Horizon Pharma will acquire Hyperion Therapeutics for about $1.1 billion, the companies said today, in a deal that adds two complementary products to the buyer’s orphan disease drug portfolio.
The acquisition will increase from five to seven the number of products marketed by Horizon, and diversify its revenue sources in orphan drugs, the company stated.
Horizon will add to its portfolio the two marketed products of Brisbane, CA-based Hyperion—Ravicti® (glycerol phenylbutyrate) oral liquid and Buphenyl® (sodium phenylbutyrate) tablets and powder. Both treatments are indicated for urea cycle disorders (UCDs), a collection of inherited metabolic disorders said to affect about 2,100 people in the U.S., of which approximately 1,100 have been diagnosed. A marketing authorization application has been filed with European regulators for Ravicti.
Last year Ravicti generated $30.8 million in net sales, while Buphenyl racked up $113.6 million.

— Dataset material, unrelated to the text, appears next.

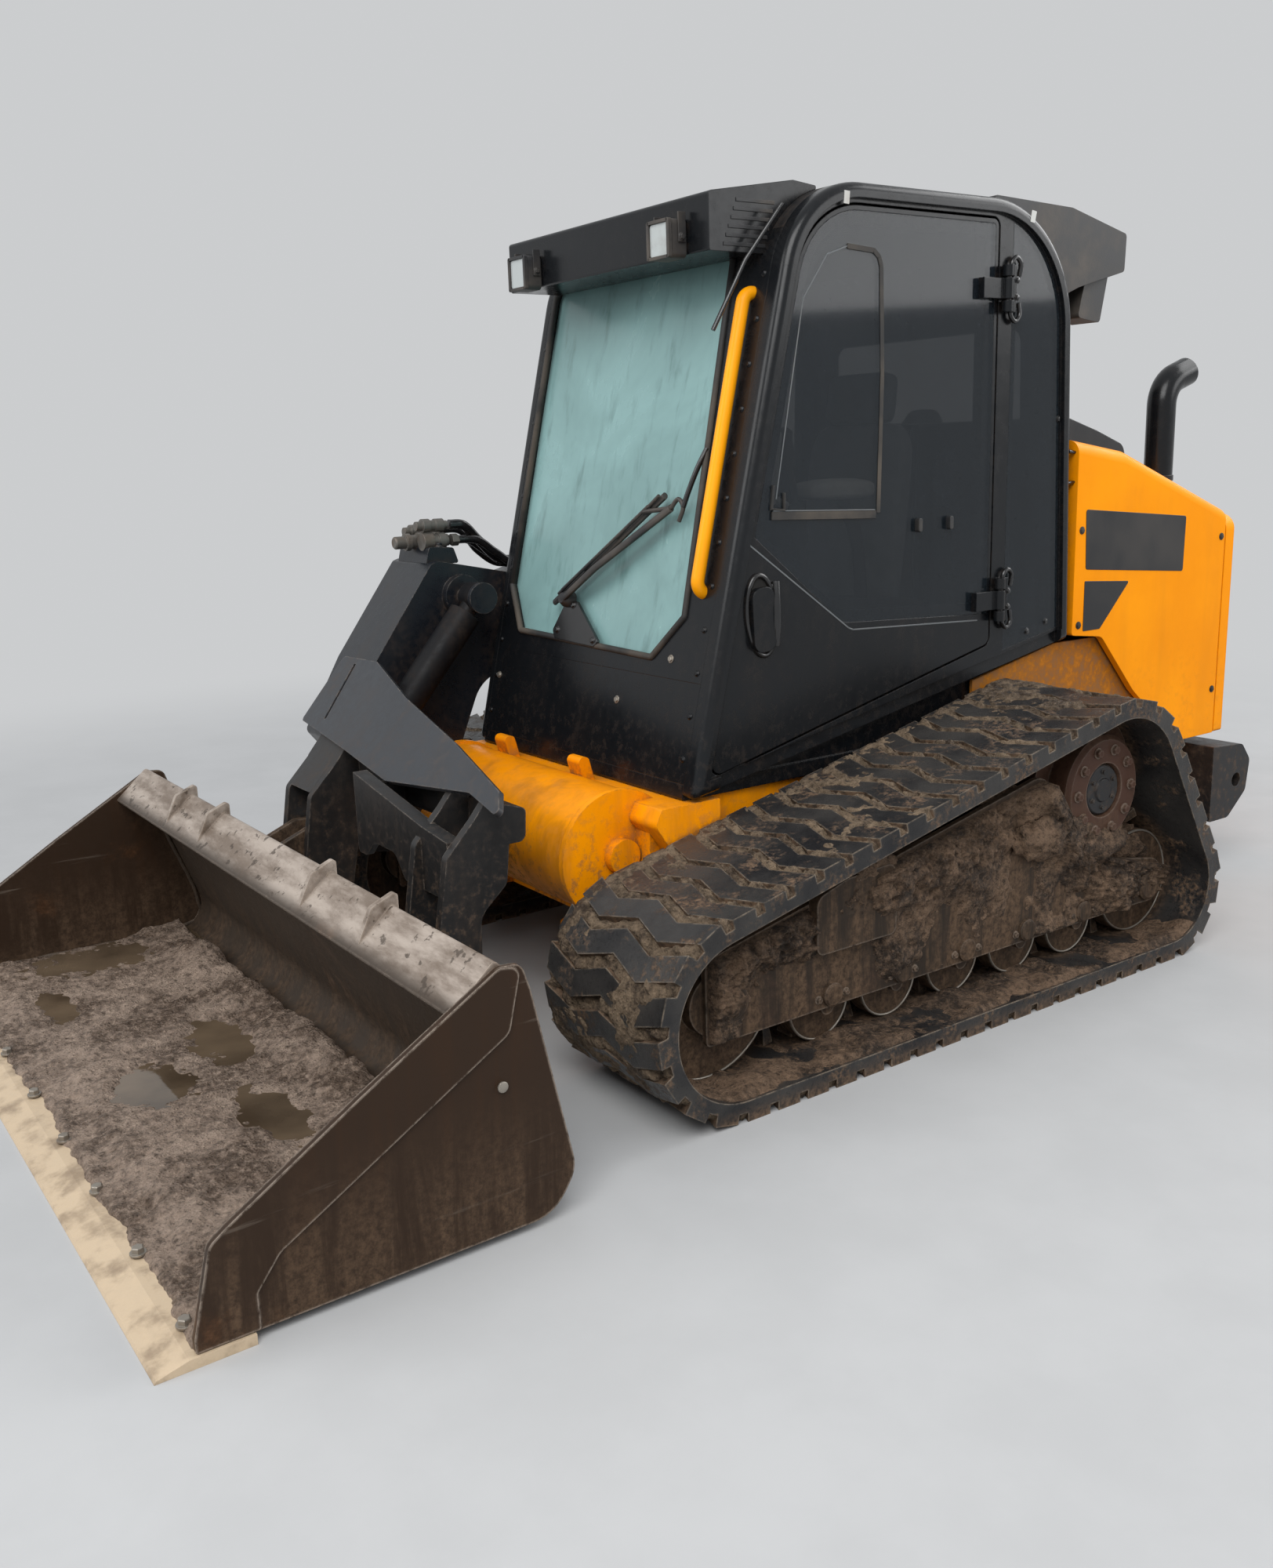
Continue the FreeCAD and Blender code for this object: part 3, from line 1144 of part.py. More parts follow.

Dublin-based Horizon markets products in arthritis, inflammation, and orphan diseases. In the U.S., the company’s marketed products include Actimmune® (interferon gamma-1b), Duexis® (ibuprofen/famotidine), Pennsaid® (diclofenac sodium topical solution) 2% w/w, Rayos® (prednisone) delayed-release tablets, and Vimovo® (naproxen/esomeprazole magnesium).
Horizon said it expects Hyperion to generate 2016 adjusted earnings before interest, taxes, depreciation, and amortization (EBITDA) of approximately $100 million—with expected cost-cutting or “synergies” of more than $50 million.
“Additionally, this acquisition further accelerates our near- and long-term sales and adjusted EBITDA growth and provides significant value for both Horizon and Hyperion shareholders,” Timothy P. Walbert, Horizon’s chairman, president, and CEO, said in a statement.
To fund the transaction, Horizon has secured $900 million in debt commitments from Citigroup Global Capital Markets and Jefferies, in addition to cash and cash equivalents. In addition to financing the deal, the money will also enable Horizon to repay its $300 million Senior Secured Credit Facility, and pay fees as well as expenses related to the transaction. Horizon said it had plans to replace a portion of the debt commitments through new debt issuances as well as the use of Hyperion's cash and cash equivalents.
Horizon said it will launch an all cash $46-per-share tender offer for all issued and outstanding shares of Hyperion common stock, followed by a merger in which each remaining untendered share of Hyperion common stock would be converted into the $46 per share price paid in the tender offer.
According to Horizon, some members of Hyperion’s management team and some funds affiliated with members of Hyperion’s board—all representing approximately 21% of outstanding Hyperion common shares—have agreed to tender their Hyperion common shares.
The acquisition is expected to close in the second quarter of this year, subject to customary conditions that include the tender of a majority of outstanding Hyperion shares, and expiration or termination of the waiting period under the Hart-Scott-Rodino Antitrust Improvements Act.